All of the actors are excellent, and Piper Perabo is hardly recognizable as the same woman from Coyote Ugly. She gives a multi-layered performance that is truly amazing to watch as it unfolds throughout the film.

That being said, there were one too many shots of Paulie’s falcon, especially towards the end – like we need more bird metaphors in film? And while the writing was strong in most of the film, the endless sonnet-quoting was tedious and a bit overwrought (e.g. repeated use of the phrase “Shall I abide in this dull world, which in her absence is no better than a sty?”). The plot developments were also fairly easy to see coming.

The overall message (“homophobia is bad”) is clearly and powerfully delivered, and the romantic and sexual relationship between Paulie and Tori is well-handled and realistic – too realistic for my taste.

I went to a girls boarding school, and I had a friend like Paulie (I’ll call her Sue). Sue was involved in a “secret” relationship with another friend (I’ll call her Katrina) that all the other kids knew about. Like Mary in the film, I was the “third wheel,” the one who didn’t quite know what was going on at first, even when we stayed over at Sue’s house and they put me in the guest room while they both slept in Sue’s room with the stereo turned up really loud.
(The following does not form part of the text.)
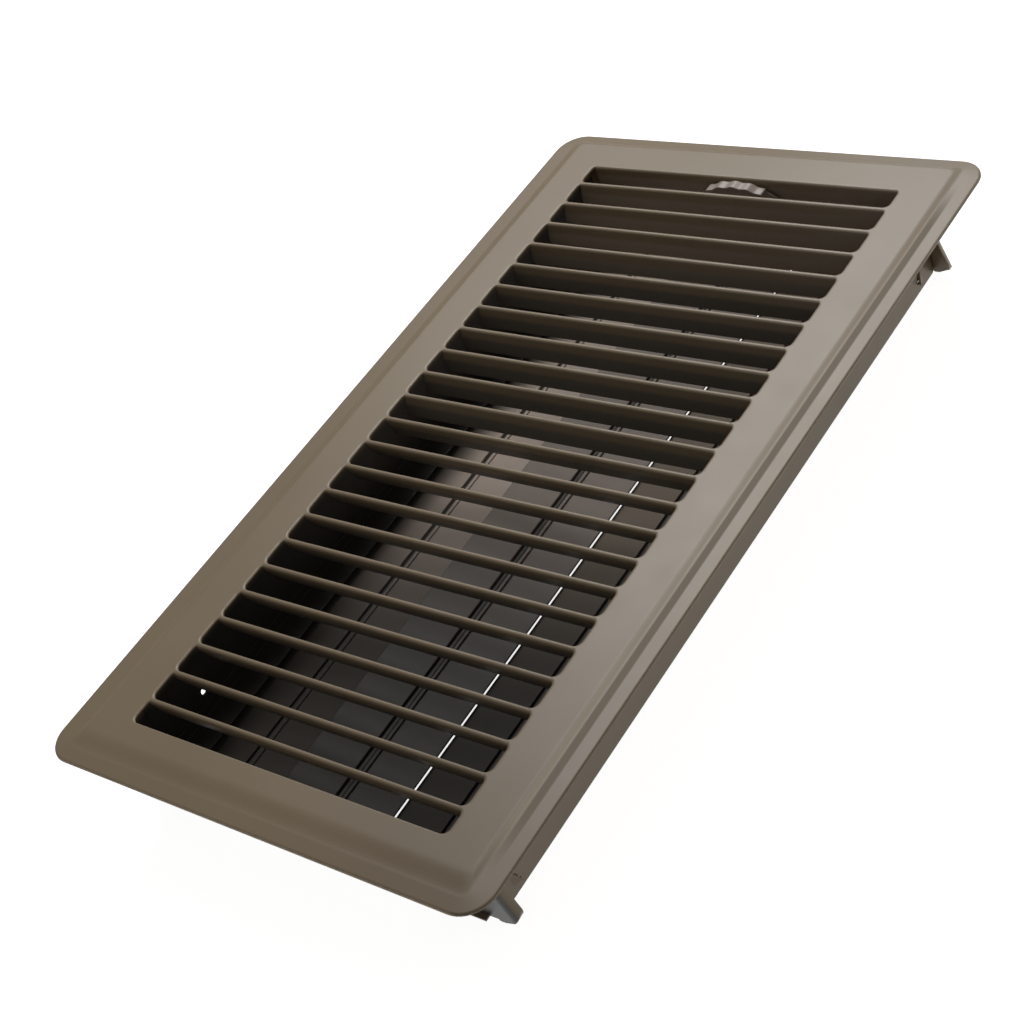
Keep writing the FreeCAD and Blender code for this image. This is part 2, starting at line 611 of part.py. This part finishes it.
def rod_clip(x, z):
    """Push-on retainer on a rod, against the far end plate."""
    y0, y1 = END_OUTER + CLIP_GAP, END_OUTER + CLIP_GAP + CLIP_THICK
    clip = cylinder_y(CLIP_DIAMETER / 2, y0, y1, x, z)
    clip = clip.cut(cylinder_y(ROD_DIAMETER / 2, y0 - PAST, y1 + PAST, x, z))
    half = CLIP_NOTCH / 2
    for i in range(CLIP_TEETH):
        notch = box(x, x + ROD_DIAMETER / 2 + CLIP_NOTCH_LENGTH, y0 - PAST, y1 + PAST, z - half, z + half)
        notch.rotate(V(x, 0, z), Y_AXIS, 45 + 360 * i / CLIP_TEETH)
        clip = clip.cut(notch)
    return clip


def write(name, shape):
    shape.exportStep(os.path.join("parts", name + ".step"))


def main():
    os.makedirs("parts", exist_ok=True)
    write("faceplate", faceplate())
    for name, side in (("left", -1), ("right", 1)):
        write("side_rail_" + name, side_rail(side))
        write("stop_strip_" + name, stop_strip(side))
    write("end_plate_far", end_plate(1))
    write("end_plate_near", end_plate(-1))
    for name, x, z, way in blade_axes():
        write("blade_" + name, blade(x, z, way))
        write("rod_" + name, rod(x, z, way))
        write("rod_clip_" + name, rod_clip(x, z))
    write("link_bar", link_bar())
    write("guide_rivets", guide_rivets())
    write("thumb_wheel", thumb_wheel())
    write("friction_spring", friction_spring())


main()
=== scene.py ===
import math

import bpy
from mathutils import Matrix, Vector


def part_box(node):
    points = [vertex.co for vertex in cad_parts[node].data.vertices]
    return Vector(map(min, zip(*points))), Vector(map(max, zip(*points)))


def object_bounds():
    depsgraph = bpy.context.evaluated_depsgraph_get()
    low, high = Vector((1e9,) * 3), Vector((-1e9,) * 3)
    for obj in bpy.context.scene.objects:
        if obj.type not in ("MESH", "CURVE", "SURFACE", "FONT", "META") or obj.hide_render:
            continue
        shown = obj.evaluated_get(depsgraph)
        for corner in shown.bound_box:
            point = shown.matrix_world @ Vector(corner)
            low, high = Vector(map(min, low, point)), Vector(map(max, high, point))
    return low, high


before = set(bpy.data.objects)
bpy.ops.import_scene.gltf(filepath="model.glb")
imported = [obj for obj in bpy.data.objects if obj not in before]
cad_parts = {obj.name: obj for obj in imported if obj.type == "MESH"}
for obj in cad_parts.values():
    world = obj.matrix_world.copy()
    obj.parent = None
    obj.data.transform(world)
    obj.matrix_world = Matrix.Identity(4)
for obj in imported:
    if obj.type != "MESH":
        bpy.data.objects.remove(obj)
cad_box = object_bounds()

# Camera of the photograph, in metres and degrees
CAMERA_PLACE = (0.4094, -0.3401, 0.4133)
CAMERA_AIM = (0.01215, -0.03033, 0.002)
CAMERA_ROLL = -26.5
CAMERA_LENS = 67.99
CAMERA_SENSOR = 36.0
CAMERA_NEAREST = 0.01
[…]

Like Tori, Katrina broke it off with Sue our senior year, when Katrina’s parents found out about their relationship and began pressuring her not to see Sue anymore. Sue didn’t take it very well, but instead of jumping off a roof she started doing crank. Then selling it. Katrina went to college and joined a cult that brainwashed her and turned her into a Stepford wife, so that now she denies she was ever in a relationship with Susan at all.

I haven’t seen either one of them for years, for the same reason that I probably won’t watch this movie again: it’s too sad. And frankly, I’ve had enough of stories that end badly for lesbians/bisexual women.

It may well be true that if more straight people watched movies like Lost and Delirious, we wouldn’t have so many of those stories to tell. But for lesbians and bisexual women, it’s just another reminder of how far we still have to go before that happens.